# [Written exercise]
Extract each line from the entries below that has the string "where" in it.

Entries with parts and joints

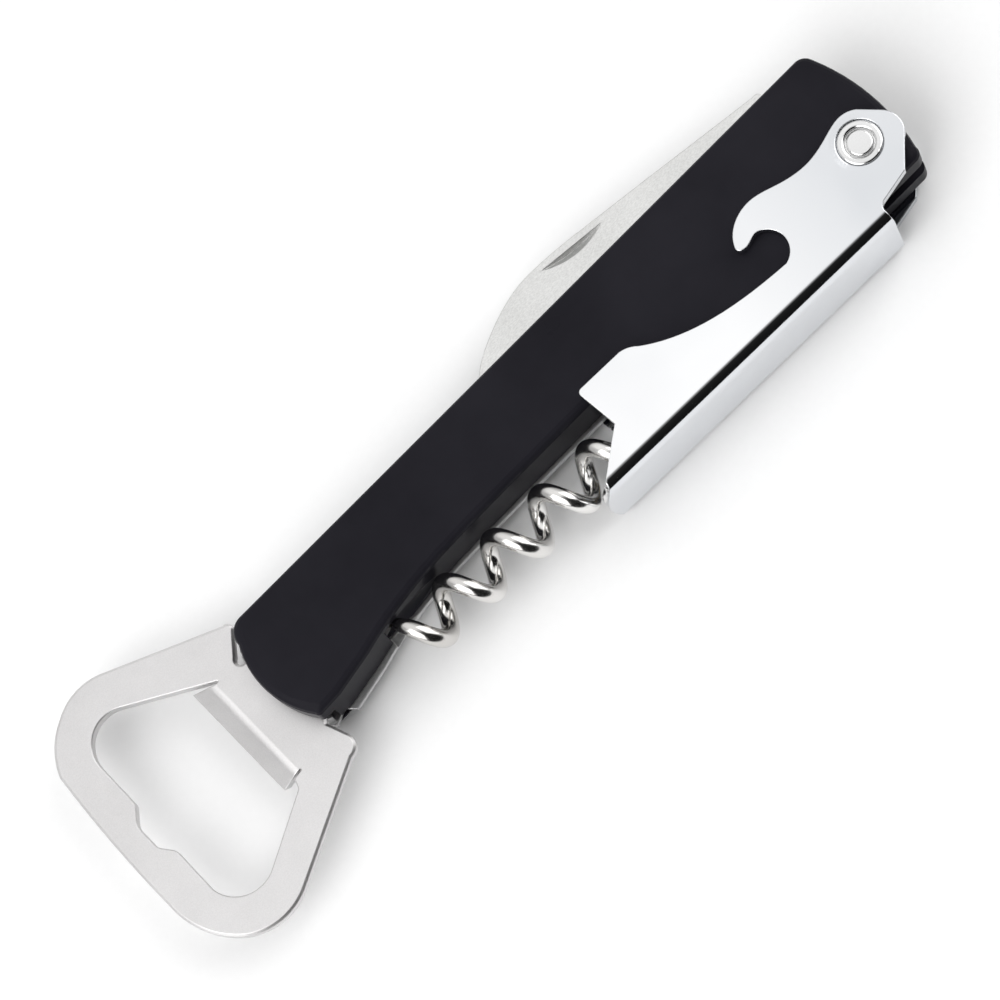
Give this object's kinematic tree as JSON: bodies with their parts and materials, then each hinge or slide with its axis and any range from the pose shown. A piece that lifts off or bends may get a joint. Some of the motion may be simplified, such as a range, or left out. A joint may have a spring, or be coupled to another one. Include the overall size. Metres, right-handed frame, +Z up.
{
  "type": "waiters corkscrew",
  "caption": "Folding waiter's corkscrew: black handle with a cap lifter at one end, two-step polished lever, right-handed wire worm and a foil knife folded along its back.",
  "frame": {"origin": "centre of the footprint, at the outer face of the lever's far cheek, on which it lies", "axes": "+X from the cap lifter to the lever hinge, +Y to the knife side, +Z up through the thickness"},
  "size_m": [0.1434, 0.0436, 0.014],
  "materials": {
    "scale_black": "moulded, satin gloss",
    "lifter_steel": "fine satin",
    "liner_steel": "stamped",
    "spacer_black": "moulded",
    "spring_steel": "ground edge",
    "blade_steel": "fine ground satin",
    "worm_chrome": "polished",
    "lever_chrome": "polished plate",
    "rivet_steel": "polished",
    "pin_steel": "turned",
    "washer_brass": "turned"
  },
  "bodies": {
    "handle": {"near_scale": "scale_black", "far_scale": "scale_black", "near_liner": "liner_steel", "far_liner": "liner_steel", "opener_plate": "lifter_steel", "near_tang_spacer": "spacer_black", "far_tang_spacer": "liner_steel", "tail_rivets": "pin_steel", "back_spring": "spring_steel", "spring_spacers": "spacer_black", "spring_rivets": "pin_steel", "near_scale_pins": "pin_steel", "far_scale_pins": "pin_steel", "head_bush": "spacer_black", "post_spacer": "pin_steel", "post_rivet": "pin_steel", "worm_pin": "pin_steel", "worm_washers": "washer_brass", "knife_pin": "pin_steel", "knife_washers": "washer_brass", "lever_rivet": "rivet_steel", "lever_rivet_pin": "rivet_steel"},
    "worm": {"worm": "worm_chrome"},
    "knife": {"knife_blade": "blade_steel"},
    "lever": {"lever": "lever_chrome"}
  },
  "joints": [
    {"name": "lever_swing", "type": "hinge", "parent": "handle", "child": "lever", "pos_m": [0.06556, -0.00394, 0.007], "axis": [0, 0, 1], "range_deg": [0, 110]},
    {"name": "worm_swing", "type": "hinge", "parent": "handle", "child": "worm", "pos_m": [0.02506, -0.00864, 0.007], "axis": [0, 0, 1], "range_deg": [0, 90]},
    {"name": "knife_swing", "type": "hinge", "parent": "handle", "child": "knife", "pos_m": [0.06546, 0.00646, 0.007], "axis": [0, 0, -1], "range_deg": [0, 180]}
  ],
  "couplings": [
    {"joint": "worm_swing", "follows": "lever_swing", "ratio": 0.8181}
  ]
}
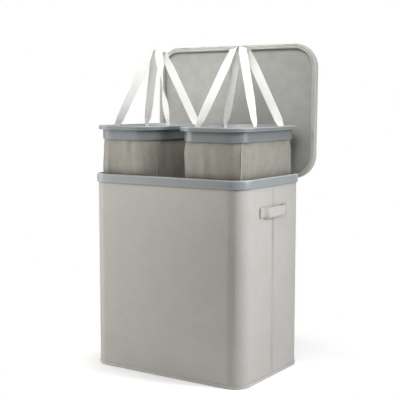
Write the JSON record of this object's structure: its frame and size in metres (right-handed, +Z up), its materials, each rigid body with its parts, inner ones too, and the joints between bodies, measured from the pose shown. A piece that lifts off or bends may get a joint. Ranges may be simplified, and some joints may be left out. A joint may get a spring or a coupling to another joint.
{
  "type": "laundry hamper",
  "caption": "Tall fabric-covered laundry hamper with a hinged lid, plastic rim, side handles and lift-out bags hung side by side, each with looped carrying straps.",
  "frame": {"origin": "middle of the underside of the box, on the floor", "axes": "+Z up, +X to the right along the long side seen from the front, +Y to the back where the lid is hinged"},
  "size_m": [0.592, 0.4232, 0.9988],
  "materials": {
    "cover_fabric": "fine woven polyester with a soft sheen",
    "lining_fabric": "plain woven lining",
    "bag_fabric": "thin coated weave, softly creased",
    "rim_plastic": "moulded, satin",
    "webbing": "flat woven webbing",
    "board": "stiff pressed board",
    "steel": "plated"
  },
  "bodies": {
    "box": {"base_cover": "cover_fabric", "base_board": "board", "floor_panel": "lining_fabric", "wall_board": "board", "outer_cover": "cover_fabric", "inner_lining": "lining_fabric", "bottom_binding": "cover_fabric", "body_rim": "rim_plastic", "side_seam_left": "cover_fabric", "side_handle_left": "cover_fabric", "hinge_block_left": "rim_plastic", "hinge_pin_left": "steel", "side_seam_right": "cover_fabric", "side_handle_right": "cover_fabric", "hinge_block_right": "rim_plastic", "hinge_pin_right": "steel", "block_screw_left_inner": "steel", "block_screw_left_outer": "steel", "block_screw_right_inner": "steel", "block_screw_right_outer": "steel"},
    "lid": {"lid_frame": "cover_fabric", "lid_board": "board", "lid_lining": "lining_fabric", "lid_cover": "cover_fabric", "hinge_leaf_left": "rim_plastic", "hinge_leaf_right": "rim_plastic", "leaf_screw_left_inner": "steel", "leaf_screw_left_outer": "steel", "leaf_screw_right_inner": "steel", "leaf_screw_right_outer": "steel"},
    "left_bag": {"bag_rim_left": "rim_plastic", "bag_liner_left_front": "bag_fabric", "bag_liner_left_back": "bag_fabric", "bag_liner_left_outer": "bag_fabric", "bag_liner_left_inner": "bag_fabric", "liner_floor_left": "bag_fabric", "clamp_ring_left": "rim_plastic", "base_pad_left": "board", "strap_tab_left_outer_front": "webbing", "strap_tab_left_outer_back": "webbing", "strap_tab_left_inner_front": "webbing", "strap_tab_left_inner_back": "webbing"},
    "right_bag": {"bag_rim_right": "rim_plastic", "bag_liner_right_front": "bag_fabric", "bag_liner_right_back": "bag_fabric", "bag_liner_right_outer": "bag_fabric", "bag_liner_right_inner": "bag_fabric", "liner_floor_right": "bag_fabric", "clamp_ring_right": "rim_plastic", "base_pad_right": "board", "strap_tab_right_outer_front": "webbing", "strap_tab_right_outer_back": "webbing", "strap_tab_right_inner_front": "webbing", "strap_tab_right_inner_back": "webbing"},
    "left_outer_strap": {"strap_left_outer": "webbing"},
    "left_inner_strap": {"strap_left_inner": "webbing"},
    "right_outer_strap": {"strap_right_outer": "webbing"},
    "right_inner_strap": {"strap_right_inner": "webbing"}
  },
  "joints": [
    {"name": "lid_hinge", "type": "hinge", "parent": "box", "child": "lid", "pos_m": [0, 0.199, 0.59], "axis": [-1, 0, 0], "range_deg": [-10, 0]},
    {"name": "left_bag_lift", "type": "slide", "parent": "box", "child": "left_bag", "axis": [0, 0, 1], "range_m": [-0.1347, 0.455]},
    {"name": "right_bag_lift", "type": "slide", "parent": "box", "child": "right_bag", "axis": [0, 0, 1], "range_m": [-0.1347, 0.455]},
    {"name": "left_outer_strap_fold", "type": "hinge", "parent": "left_bag", "child": "left_outer_strap", "pos_m": [-0.2503, 0, 0.7481], "axis": [0, -1, 0], "range_deg": [0, 110]},
    {"name": "left_inner_strap_fold", "type": "hinge", "parent": "left_bag", "child": "left_inner_strap", "pos_m": [-0.0547, 0, 0.7481], "axis": [0, 1, 0], "range_deg": [0, 30]},
    {"name": "right_outer_strap_fold", "type": "hinge", "parent": "right_bag", "child": "right_outer_strap", "pos_m": [0.2503, 0, 0.7481], "axis": [0, 1, 0], "range_deg": [0, 110]},
    {"name": "right_inner_strap_fold", "type": "hinge", "parent": "right_bag", "child": "right_inner_strap", "pos_m": [0.0547, 0, 0.7481], "axis": [0, -1, 0], "range_deg": [0, 30]}
  ]
}
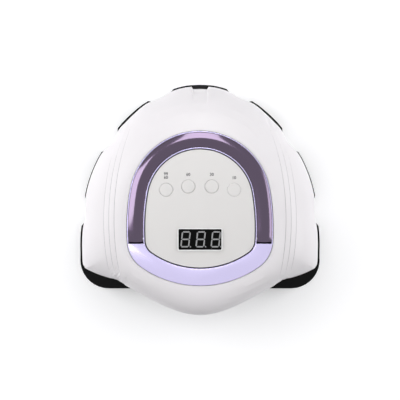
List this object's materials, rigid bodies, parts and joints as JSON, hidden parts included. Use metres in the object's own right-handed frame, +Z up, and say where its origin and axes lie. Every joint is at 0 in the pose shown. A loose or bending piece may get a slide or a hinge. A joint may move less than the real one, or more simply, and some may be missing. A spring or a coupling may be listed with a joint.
{
  "type": "led nail lamp",
  "caption": "Tabletop nail curing lamp with a domed white shell on a lobed black base, a folding carry handle round its control panel, timer buttons and a removable tray.",
  "frame": {"origin": "on the table, under the middle of the lamp's box", "axes": "+X across the lamp, to the right of the user; +Y towards the back and the power inlet; the hand goes in from -Y; +Z up"},
  "size_m": [0.234, 0.22, 0.101],
  "materials": {
    "shell_white": "smooth gloss white moulding",
    "base_black": "black moulding with a soft gloss",
    "lilac_plating": "lilac metallized plastic",
    "mauve_plating": "dark mauve mirror plating",
    "panel_white": "off-white satin moulding",
    "display_black": "dark display face",
    "segment_grey": "unlit display segments",
    "board_green": "circuit board",
    "board_white": "white light board",
    "reflector_silver": "metallized reflector",
    "led_lens": "clear domed lens",
    "steel": "zinc-plated steel",
    "tray_silver": "silver coated sheet",
    "foot_rubber": "matt black rubber"
  },
  "bodies": {
    "housing": {"top_shell": "shell_white", "base_frame": "base_black", "opening_frame": "base_black", "trim_ring": "lilac_plating", "hinge_pins": "steel", "control_panel": "panel_white", "display_module": "display_black", "display_segments": "segment_grey", "control_board": "board_green", "tact_switches": "base_black", "board_screws": "steel", "reflector": "reflector_silver", "top_led_board": "board_white", "side_led_boards": "board_white", "back_led_boards": "board_white", "top_leds": "led_lens", "side_leds": "led_lens", "back_leds": "led_lens", "motion_sensor": "display_black", "power_board": "board_green", "power_parts": "base_black", "dc_jack": "base_black", "shell_screws": "steel", "rubber_feet": "foot_rubber", "magnets": "steel"},
    "handle": {"carry_handle": "mauve_plating"},
    "button_1": {"button_1": "panel_white"},
    "button_2": {"button_2": "panel_white"},
    "button_3": {"button_3": "panel_white"},
    "button_4": {"button_4": "panel_white"},
    "tray": {"bottom_tray": "tray_silver", "tray_discs": "steel"}
  },
  "joints": [
    {"name": "handle_fold", "type": "hinge", "parent": "housing", "child": "handle", "pos_m": [0, -0.03783, 0.08751], "axis": [1, 0, 0], "range_deg": [0, 90]},
    {"name": "button_1_press", "type": "slide", "parent": "housing", "child": "button_1", "axis": [0, 0.1045, -0.9945], "range_m": [0, 0.0007], "stiffness_N_per_m": 400},
    {"name": "button_2_press", "type": "slide", "parent": "housing", "child": "button_2", "axis": [0, 0.1045, -0.9945], "range_m": [0, 0.0007], "stiffness_N_per_m": 400},
    {"name": "button_3_press", "type": "slide", "parent": "housing", "child": "button_3", "axis": [0, 0.1045, -0.9945], "range_m": [0, 0.0007], "stiffness_N_per_m": 400},
    {"name": "button_4_press", "type": "slide", "parent": "housing", "child": "button_4", "axis": [0, 0.1045, -0.9945], "range_m": [0, 0.0007], "stiffness_N_per_m": 400},
    {"name": "tray_slide", "type": "slide", "parent": "housing", "child": "tray", "axis": [0, -1, 0], "range_m": [0, 0.18]}
  ]
}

# [The result]
  "frame": {"origin": "middle of the underside of the box, on the floor", "axes": "+Z up, +X to the right along the long side seen from the front, +Y to the back where the lid is hinged"},
List this object's materials, rigid bodies, parts and joints as JSON, hidden parts included. Use metres in the object's own right-handed frame, +Z up, and say where its origin and axes lie. Every joint is at 0 in the pose shown. A loose or bending piece may get a slide or a hinge. A joint may move less than the real one, or more simply, and some may be missing. A spring or a coupling may be listed with a joint.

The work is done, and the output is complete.